* CHALLENGE *
Write the material out again exactly.

* Dataset records *
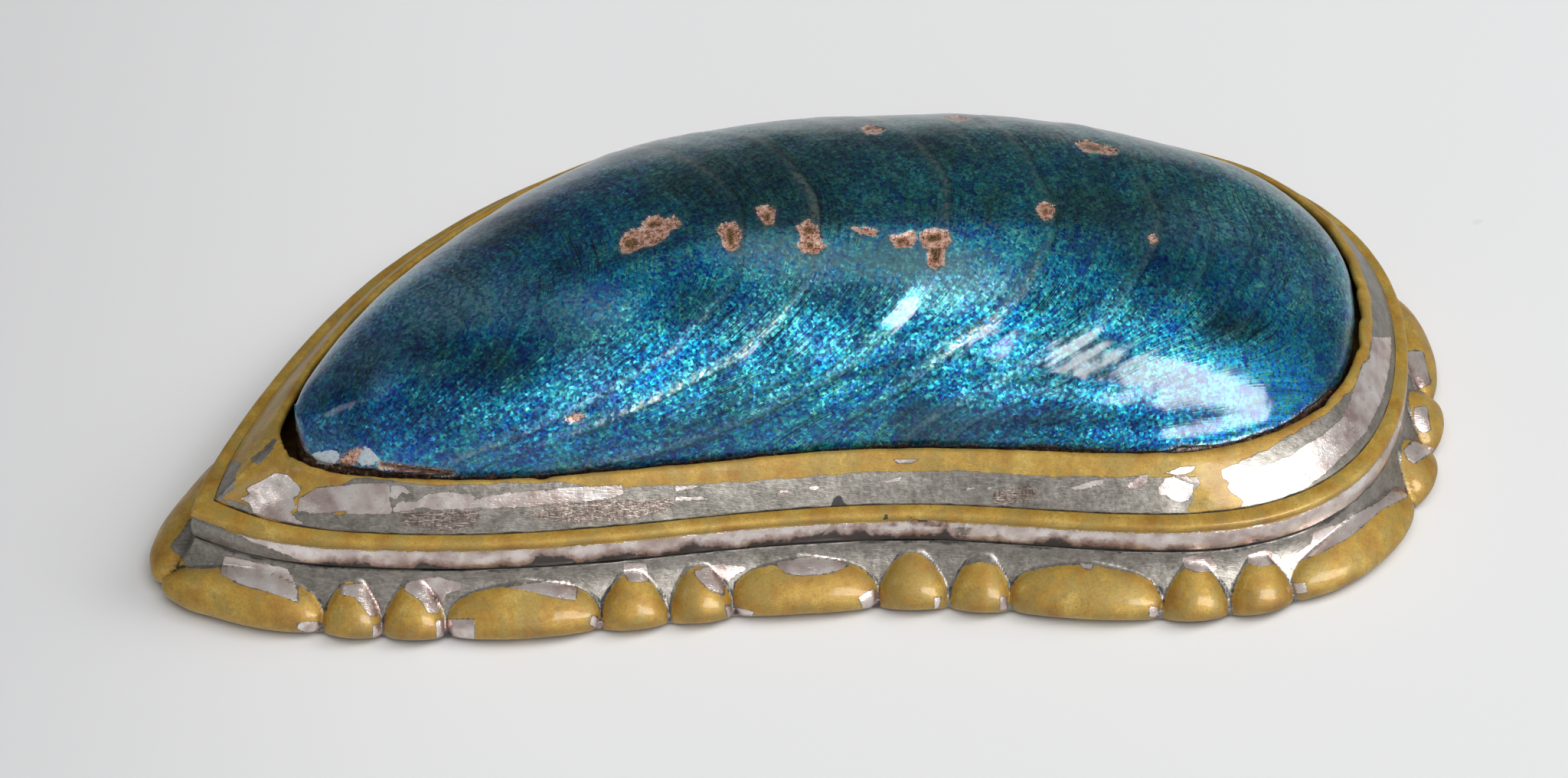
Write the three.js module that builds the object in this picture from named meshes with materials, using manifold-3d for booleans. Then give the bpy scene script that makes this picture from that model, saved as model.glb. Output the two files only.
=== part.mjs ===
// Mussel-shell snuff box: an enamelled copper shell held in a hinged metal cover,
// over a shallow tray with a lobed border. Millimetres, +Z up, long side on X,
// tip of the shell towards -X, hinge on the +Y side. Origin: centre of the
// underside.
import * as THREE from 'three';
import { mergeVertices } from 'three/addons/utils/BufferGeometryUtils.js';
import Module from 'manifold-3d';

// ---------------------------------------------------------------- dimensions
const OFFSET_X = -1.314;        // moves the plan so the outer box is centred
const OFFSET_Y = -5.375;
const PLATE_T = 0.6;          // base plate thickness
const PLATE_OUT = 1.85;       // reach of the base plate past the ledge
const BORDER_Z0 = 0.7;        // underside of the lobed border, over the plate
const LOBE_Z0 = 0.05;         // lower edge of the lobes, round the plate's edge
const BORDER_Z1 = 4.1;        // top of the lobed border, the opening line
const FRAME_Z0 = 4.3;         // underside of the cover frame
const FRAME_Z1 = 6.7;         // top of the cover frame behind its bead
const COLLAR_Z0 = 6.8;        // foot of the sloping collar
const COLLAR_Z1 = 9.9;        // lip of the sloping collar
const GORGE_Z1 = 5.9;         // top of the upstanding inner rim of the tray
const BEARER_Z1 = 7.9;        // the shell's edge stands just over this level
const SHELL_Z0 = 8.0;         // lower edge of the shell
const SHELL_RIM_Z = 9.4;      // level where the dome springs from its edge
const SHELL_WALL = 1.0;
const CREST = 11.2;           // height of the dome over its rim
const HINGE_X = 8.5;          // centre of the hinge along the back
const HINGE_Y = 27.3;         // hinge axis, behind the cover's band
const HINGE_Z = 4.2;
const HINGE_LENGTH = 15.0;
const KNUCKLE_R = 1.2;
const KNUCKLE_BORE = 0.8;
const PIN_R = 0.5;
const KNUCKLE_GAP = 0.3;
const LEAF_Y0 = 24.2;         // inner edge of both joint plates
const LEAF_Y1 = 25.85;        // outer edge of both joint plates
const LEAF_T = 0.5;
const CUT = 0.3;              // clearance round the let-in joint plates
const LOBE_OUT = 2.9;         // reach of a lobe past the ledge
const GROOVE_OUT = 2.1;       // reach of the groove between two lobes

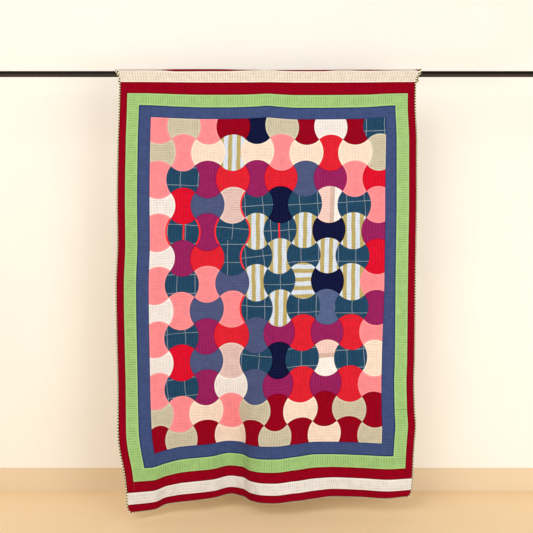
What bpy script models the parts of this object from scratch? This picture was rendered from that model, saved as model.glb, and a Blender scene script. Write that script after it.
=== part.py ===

* ANSWER TO THIS PROBLEM *
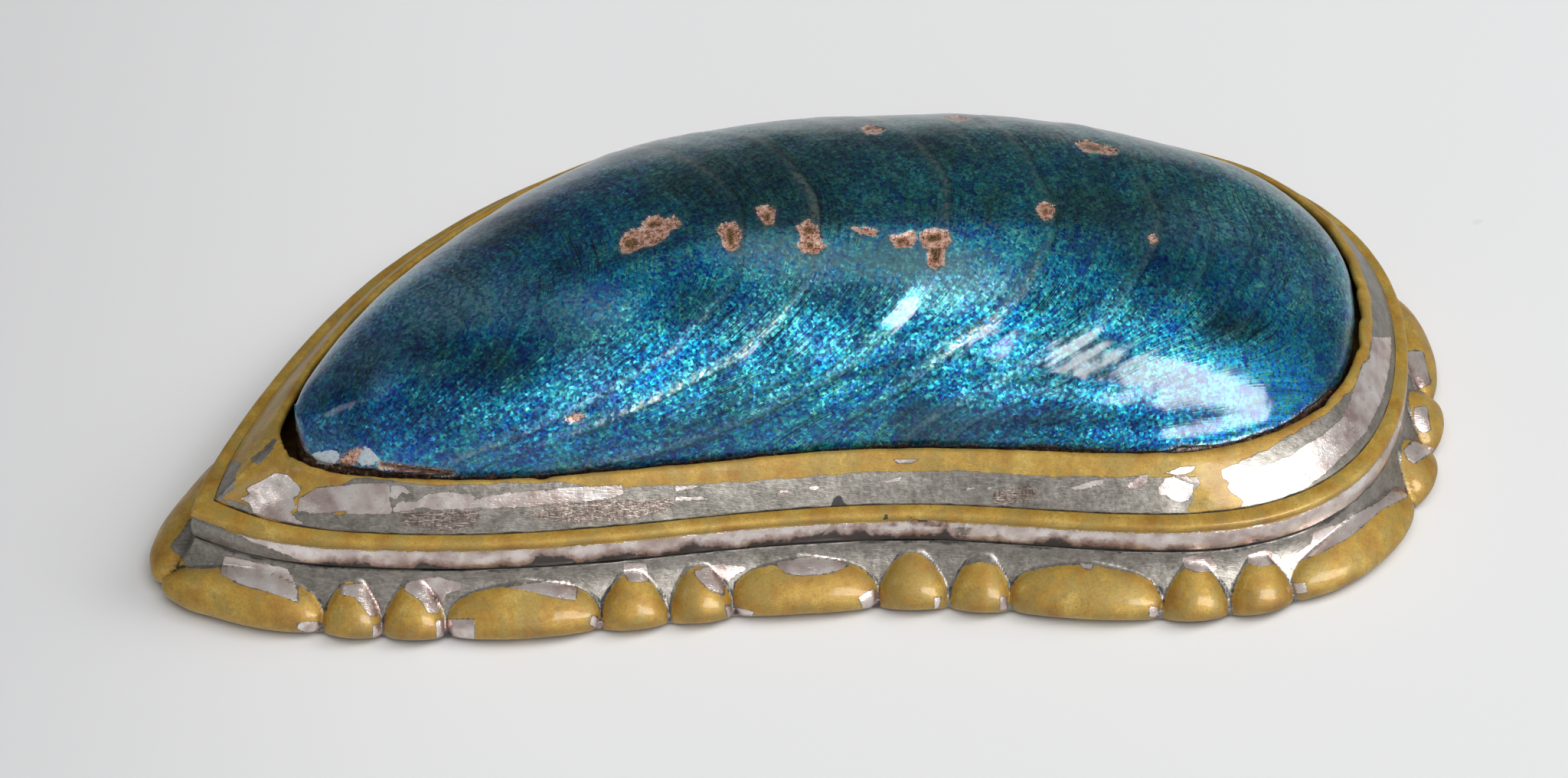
Write the three.js module that builds the object in this picture from named meshes with materials, using manifold-3d for booleans. Then give the bpy scene script that makes this picture from that model, saved as model.glb. Output the two files only.
=== part.mjs ===
// Mussel-shell snuff box: an enamelled copper shell held in a hinged metal cover,
// over a shallow tray with a lobed border. Millimetres, +Z up, long side on X,
// tip of the shell towards -X, hinge on the +Y side. Origin: centre of the
// underside.
import * as THREE from 'three';
import { mergeVertices } from 'three/addons/utils/BufferGeometryUtils.js';
import Module from 'manifold-3d';

// ---------------------------------------------------------------- dimensions
const OFFSET_X = -1.314;        // moves the plan so the outer box is centred
const OFFSET_Y = -5.375;
const PLATE_T = 0.6;          // base plate thickness
const PLATE_OUT = 1.85;       // reach of the base plate past the ledge
const BORDER_Z0 = 0.7;        // underside of the lobed border, over the plate
const LOBE_Z0 = 0.05;         // lower edge of the lobes, round the plate's edge
const BORDER_Z1 = 4.1;        // top of the lobed border, the opening line
const FRAME_Z0 = 4.3;         // underside of the cover frame
const FRAME_Z1 = 6.7;         // top of the cover frame behind its bead
const COLLAR_Z0 = 6.8;        // foot of the sloping collar
const COLLAR_Z1 = 9.9;        // lip of the sloping collar
const GORGE_Z1 = 5.9;         // top of the upstanding inner rim of the tray
const BEARER_Z1 = 7.9;        // the shell's edge stands just over this level
const SHELL_Z0 = 8.0;         // lower edge of the shell
const SHELL_RIM_Z = 9.4;      // level where the dome springs from its edge
const SHELL_WALL = 1.0;
const CREST = 11.2;           // height of the dome over its rim
const HINGE_X = 8.5;          // centre of the hinge along the back
const HINGE_Y = 27.3;         // hinge axis, behind the cover's band
const HINGE_Z = 4.2;
const HINGE_LENGTH = 15.0;
const KNUCKLE_R = 1.2;
const KNUCKLE_BORE = 0.8;
const PIN_R = 0.5;
const KNUCKLE_GAP = 0.3;
const LEAF_Y0 = 24.2;         // inner edge of both joint plates
const LEAF_Y1 = 25.85;        // outer edge of both joint plates
const LEAF_T = 0.5;
const CUT = 0.3;              // clearance round the let-in joint plates
const LOBE_OUT = 2.9;         // reach of a lobe past the ledge
const GROOVE_OUT = 2.1;       // reach of the groove between two lobes

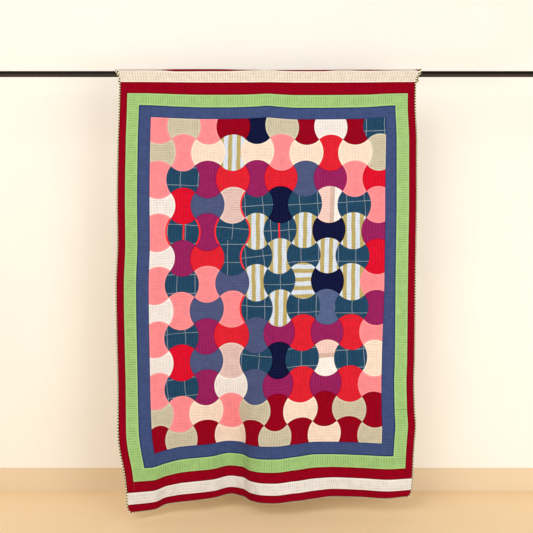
What bpy script models the parts of this object from scratch? This picture was rendered from that model, saved as model.glb, and a Blender scene script. Write that script after it.
=== part.py ===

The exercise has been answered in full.